Questo è l’ambizioso obiettivo del progetto europeo “Eccselerate”, finanziato con circa 3,5 milioni nell’ambito del programma “Horizon2020”, a cui partecipano per l’Italia l’Agenzia nazionale per le nuove tecnologie, l’energia e lo sviluppo economico sostenibile (Enea), Sotacarbo, Università di Bologna e Istituto Nazionale di Oceanografia e di Geofisica Sperimentale (OGS).

Economia circolare e decarbonizzazione industriale

L’impegno dei partner di progetto è arrivare a “rendere il processo di decarbonizzazione di industrie, come acciaierie e cementifici, economicamente vantaggioso e circolare”, ha spiegato in una nota Stefano Stendardo, ricercatore ENEA del Laboratorio di Ingegneria dei processi e dei sistemi per l’energia.

Gli scarti di produzione, in sostanza, non andranno più a finire in discarica, “ma serviranno a catturare la CO2 prodotta. E una volta esaurita la loro capacità di stoccare anidride carbonica, questi ‘nuovi’ materiali saranno reimmessi nei processi industriali stessi per la produzione di cemento e di acciaio, o utilizzati come inerti per fondi stradali”, ha aggiunto il ricercatore dell’Agenzia italiana.

Al momento, questi mattoni di CO2 saranno utilizzati nell’impianto pilota “Zecomix”, inserito come infrastruttura di ricerca nel progetto di ricerca dell’Ue, presso il Centro Enea Casaccia alle porte di Roma.

I ricercatori si aspettano molto dagli scarti industriali siderurgici, un’ottima base di partenza per la lavorazione delle nuove materie prime ad alta concentrazione di diossido di carbonio, ottime per la produzione di cemento, calcestruzzo e malte oppure per manufatti, sottofondi e manti stradali.
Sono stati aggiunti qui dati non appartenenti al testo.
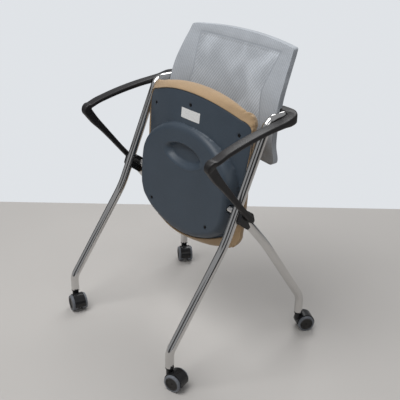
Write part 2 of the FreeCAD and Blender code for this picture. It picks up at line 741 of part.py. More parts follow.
def window_prism():
    """A prism along Y with the outline of the window in the backrest's frame."""
    low = size("window_low_z")
    top = size("window_top_z")
    waist = low + (top - low) * size("window_waist")
    low_half = number("cushion_half_width - window_low_inset")
    waist_half = number("cushion_half_width - window_mid_inset")
    top_half = number("cushion_half_width - window_top_inset")
    corners = [
        Vector(-low_half, 0, low),
        Vector(low_half, 0, low),
        Vector(waist_half, 0, waist),
        Vector(top_half, 0, top),
        Vector(-top_half, 0, top),
        Vector(-waist_half, 0, waist),
    ]
    prism = Part.Face(Part.makePolygon(corners + corners[:1])).extrude(Vector(0, BACK_REACH, 0))
    prism.translate(Vector(0, BACK_START, 0))
    uprights = [edge for edge in prism.Edges if abs(edge.Length - BACK_REACH) < size("running_gap")]
    return feature("window", prism.makeFillet(size("window_corner"), uprights))


def screw_head_y():
    """Where the backrest screws' heads sit, a little sunk in the arm's rear face."""
    return number("arm_rear_y - back_screw_head - back_screw_sink")


def back_screws(name, side):
    """Two screws through the arm's end into the backrest's frame."""
    made = []
    head_y = screw_head_y()
    grip_y = size("arm_front_y") - size("back_screw_grip")
    for index, up in enumerate((-1, 1)):
        z = size("arm_tube_z") + up * size("back_screw_pitch") / 2
        tip = Vector(side * size("back_screw_x"), grip_y, z)
        shank = doc.addObject("Part::Cylinder", f"back_screw_shank_{name}_{index}")
        bind(shank, Radius="back_screw_d / 2")
        shank.Height = head_y - grip_y
        shank.Placement = along(Y_AXIS, tip)
        head_place = along(Y_AXIS, Vector(tip.x, head_y, z))
        head = cylinder(f"back_screw_head_{name}_{index}", "back_screw_head_d / 2", "back_screw_head",
                        head_place)
        made.append(fuse(f"back_screw_{name}_{index}", [shank, head]))
    return made


def backrest(screws):
    """A closed frame with a window, and the knitted sleeve that is drawn over it."""
    thick = size("back_thick")
    skin = size("sleeve_thick")
    whole = common("back_whole", back_slab("back_slab_whole", 0, thick), back_outline("back_prism_whole", 0))
    inside = common("back_inside", back_slab("back_slab_inside", skin, thick - skin),
                    back_outline("back_prism_inside", skin))
    node(cut("backrest_frame", inside, [window_prism()] + screws), "backrest_frame")
    node(cut("backrest_sleeve", whole, [inside] + screws), "backrest_sleeve")
    return whole


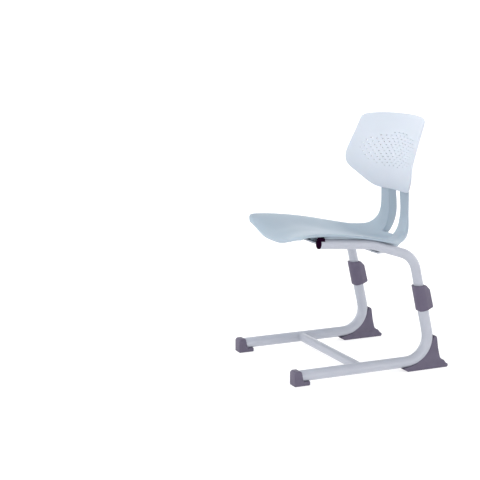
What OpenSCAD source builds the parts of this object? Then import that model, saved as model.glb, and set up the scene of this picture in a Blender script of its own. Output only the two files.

La sola produzione di acciaio da ciclo integrale, escludendo la fase iniziale di produzione di ghisa, genera ogni anno, a livello mondiale, circa 126 milioni di tonnellate di scorie che, con le nostre tecnologie, potrebbero stoccare da 6 a 9 milioni di tonnellate di CO2 e produrre nuova materia prima”, ha commentato Stendardo.

Cattura e sequestro della CO2

La cattura e il sequestro della CO2 tramite “carbonatazione potrebbero infatti essere impiegate anche nel trattamento di altri tipi di scarti come le ceneri e le scorie prodotte dalla combustione di carbone e dalla termovalorizzazione di rifiuti urbani e i residui di costruzioni e demolizioni.

Allo studio dei ricercatori anche il riuso dell’anidride carbonica per la produzione di combustibili come metanolo e kerosene. Inizialmente le emissioni provenienti dalle centrali elettriche a combustibili fossili, gli scarichi di cementifici e di altre fabbriche potrebbero essere la principale sorgente di CO2.

In prospettiva, potrebbe essere impiegata anche la CO2 catturata dall’atmosfera stessa (la cosiddetta ‘Direct Air Capture’).

Oggi le infrastrutture Carbon Capture and Storage (CCS), di cattura e stoccaggio del diossido di carbonio, intrappolano in tutto il mondo oltre 35 milioni di tonnellate CO2 l’anno, equivalenti alle emissioni annuali dell’Irlanda.

Nel prossimo decennio, la IEA ritiene necessario aumentare di 20 volte i tassi annuali di cattura di CO2 dalle centrali elettriche e dalle industrie.